Книги не в кожаных, богатых переплетах для интерьера, а книги для чтения лежали среди журналов. Сумка с вязаньем стояла у дивана, а под столом лежали коньки. За раму зеркала были засунуты любительские фотографии. Он рассматривал их, когда Илзе вернулась из кухни, неся поднос с бутылкой и бокалами.

– Это мой сын, – сказала она.

– У него ваши глаза, да?

– Да, но он похож на отца. Такой же идеалист, мечтает о всеобщем благе.

– В десять лет?

– О да! Только сейчас он так много слышит о Палестине, что хочет уехать туда.

– Вы бы поехали?

– Нет, нет. Я слишком много пережила. Мужа убило на русском фронте. Я обосновалась здесь. На новые переезды я не способна.

Она села напротив, поджав под себя ноги и грея в руках бокал. Солнечный напиток блестел на свету. Потом она вздохнула:

– Я очень рада, что вы зашли ко мне, Поль. Можно мне называть вас Полем?

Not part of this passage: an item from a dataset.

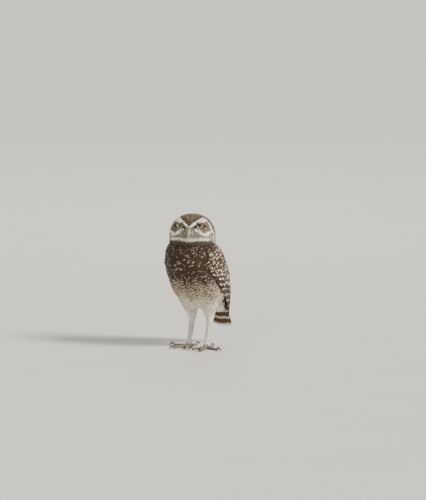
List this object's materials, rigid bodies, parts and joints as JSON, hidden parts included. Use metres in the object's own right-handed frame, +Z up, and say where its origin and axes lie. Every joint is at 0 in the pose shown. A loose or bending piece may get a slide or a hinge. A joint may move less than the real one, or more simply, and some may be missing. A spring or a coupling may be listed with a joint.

– Конечно. Но вы удивляете меня. Немцы такие чопорные.

– Вы забываете, что я не немка.

– Простите, я действительно забыл. Мне тоже очень приятно быть с вами, Илзе.

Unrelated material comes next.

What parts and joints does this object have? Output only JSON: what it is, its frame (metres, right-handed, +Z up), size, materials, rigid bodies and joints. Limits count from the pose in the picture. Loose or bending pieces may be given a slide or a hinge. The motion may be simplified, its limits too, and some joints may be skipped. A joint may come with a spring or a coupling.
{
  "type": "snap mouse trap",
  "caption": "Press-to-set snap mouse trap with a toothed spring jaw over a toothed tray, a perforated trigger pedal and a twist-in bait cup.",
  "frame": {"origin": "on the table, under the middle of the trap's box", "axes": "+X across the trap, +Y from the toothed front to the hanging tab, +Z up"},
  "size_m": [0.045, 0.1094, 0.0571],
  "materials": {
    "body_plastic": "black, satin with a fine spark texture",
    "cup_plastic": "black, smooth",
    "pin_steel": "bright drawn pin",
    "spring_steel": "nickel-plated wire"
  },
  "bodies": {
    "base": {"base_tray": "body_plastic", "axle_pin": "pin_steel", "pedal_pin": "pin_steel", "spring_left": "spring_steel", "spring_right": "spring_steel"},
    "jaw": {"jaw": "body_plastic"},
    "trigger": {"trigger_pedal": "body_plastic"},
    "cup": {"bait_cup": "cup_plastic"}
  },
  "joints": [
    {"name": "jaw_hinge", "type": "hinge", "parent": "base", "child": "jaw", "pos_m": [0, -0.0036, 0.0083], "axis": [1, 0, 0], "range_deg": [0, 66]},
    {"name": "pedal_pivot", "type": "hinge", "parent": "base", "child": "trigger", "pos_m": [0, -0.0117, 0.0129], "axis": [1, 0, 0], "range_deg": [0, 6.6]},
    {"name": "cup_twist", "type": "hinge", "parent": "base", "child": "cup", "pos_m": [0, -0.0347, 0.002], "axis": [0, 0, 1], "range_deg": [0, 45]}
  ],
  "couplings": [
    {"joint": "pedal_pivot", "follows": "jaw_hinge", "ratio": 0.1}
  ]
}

– Но по-другому. Вы женаты. Вы привыкли к женскому обществу в теплой комнате в промозглый вечер, за рюмкой вина. Но для меня все это забытые радости.

Он вспомнил, что Мариан не пьет и ложится спать намного раньше него. Но вместо того он произнес:

– Я бы не подумал, что вам тяжело найти компаньона.

– О, это очень тяжело. На войне погибло так много мужчин. В обществе я бываю редко. А мне тридцать два, я не могу соперничать с девятнадцатилетними. Даже если бы захотела, – прибавила она.

Эта женщина полна противоречий, подумал Поль. В ней было столько манящей, чувственной экзотики и в то же время домашней, уютной простоты!

– Вы озадачены? – спросила она.

– Да, немного. Вас трудно понять.

– Почему?

Он почувствовал сострадание, жалость была бы неуместна в отношении такой женщины, как Илзе.

– Вы не ответили.

– Почему бы вам не рассказать что-нибудь о себе, тогда я не буду таким озадаченным.

– Хорошо. Постараюсь коротко. У меня был муж, Дэвид. Мы очень любили друг друга. Нам было чудесно вдвоем. Мы были одно целое. Больше не существовало ничего… Когда я потеряла его, я потеряла все. Вы это можете понять?

– Конечно! – сказал Поль.

– Нет, не все это могут понять. – Илзе покачала головой. – Далеко не все браки или любовные связи идеальны. Я всегда узнаю ту редкую пару – ее и его, которые абсолютно подходят друг другу. Мне кажется, что, не испытав это, самому трудно судить о других.